Written instruction
Gather up the lines that contain "with".

Provided material

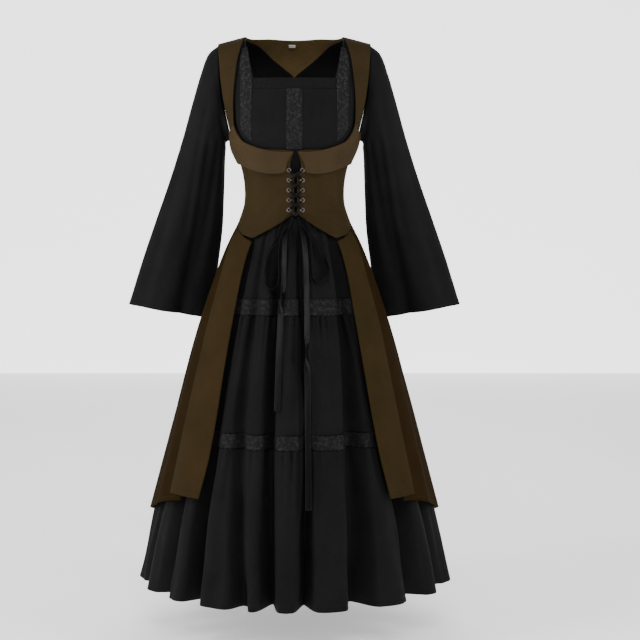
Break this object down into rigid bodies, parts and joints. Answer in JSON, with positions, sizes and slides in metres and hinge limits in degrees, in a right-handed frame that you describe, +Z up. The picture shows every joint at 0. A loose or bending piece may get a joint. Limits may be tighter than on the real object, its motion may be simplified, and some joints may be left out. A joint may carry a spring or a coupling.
{
  "type": "medieval gown",
  "caption": "Worn hollow medieval gown: bell-sleeved black dress with a tiered, lace-banded skirt under a laced brown overdress open at the front.",
  "frame": {"origin": "middle of the shoulder line, where the wearer holds the gown up", "axes": "+Z up towards the neck, -Y the gown's front, +X across to the sleeve on the viewer's right"},
  "size_m": [0.8158, 0.6748, 1.2679],
  "materials": {
    "black_cloth": "matte woven",
    "black_lace": "matte embroidered lace",
    "brown_cloth": "matte twill",
    "satin_ribbon": "satin",
    "aged_silver": "aged",
    "white_label": "woven tape"
  },
  "bodies": {
    "root": {"dress_front": "black_cloth", "dress_back": "black_cloth", "sleeve_left": "black_cloth", "sleeve_right": "black_cloth", "skirt_tier_1": "black_cloth", "skirt_tier_2": "black_cloth", "skirt_tier_3": "black_cloth", "skirt_lace_upper": "black_lace", "skirt_lace_lower": "black_lace", "bodice_lace_left": "black_lace", "bodice_lace_right": "black_lace", "bodice_lace_centre": "black_lace", "neck_band": "black_lace", "vest_front_left": "brown_cloth", "vest_front_right": "brown_cloth", "vest_back": "brown_cloth", "vest_collar_left": "brown_cloth", "vest_collar_right": "brown_cloth", "overskirt_strip_left": "brown_cloth", "overskirt_strip_right": "brown_cloth", "overskirt_panel_left": "brown_cloth", "overskirt_panel_right": "brown_cloth", "eyelet_left_1": "aged_silver", "eyelet_left_2": "aged_silver", "eyelet_left_3": "aged_silver", "eyelet_left_4": "aged_silver", "eyelet_left_5": "aged_silver", "eyelet_right_1": "aged_silver", "eyelet_right_2": "aged_silver", "eyelet_right_3": "aged_silver", "eyelet_right_4": "aged_silver", "eyelet_right_5": "aged_silver", "lacing_1": "satin_ribbon", "lacing_2": "satin_ribbon", "lacing_3": "satin_ribbon", "lacing_4": "satin_ribbon", "lacing_5": "satin_ribbon", "lacing_6": "satin_ribbon", "lacing_7": "satin_ribbon", "lacing_8": "satin_ribbon", "bow_knot": "satin_ribbon", "bow_loop_left": "satin_ribbon", "bow_loop_right": "satin_ribbon", "ribbon_end_left": "satin_ribbon", "ribbon_end_right": "satin_ribbon", "neck_label": "white_label"}
  },
  "joints": []
}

Reply
Break this object down into rigid bodies, parts and joints. Answer in JSON, with positions, sizes and slides in metres and hinge limits in degrees, in a right-handed frame that you describe, +Z up. The picture shows every joint at 0. A loose or bending piece may get a joint. Limits may be tighter than on the real object, its motion may be simplified, and some joints may be left out. A joint may carry a spring or a coupling.
  "caption": "Worn hollow medieval gown: bell-sleeved black dress with a tiered, lace-banded skirt under a laced brown overdress open at the front.",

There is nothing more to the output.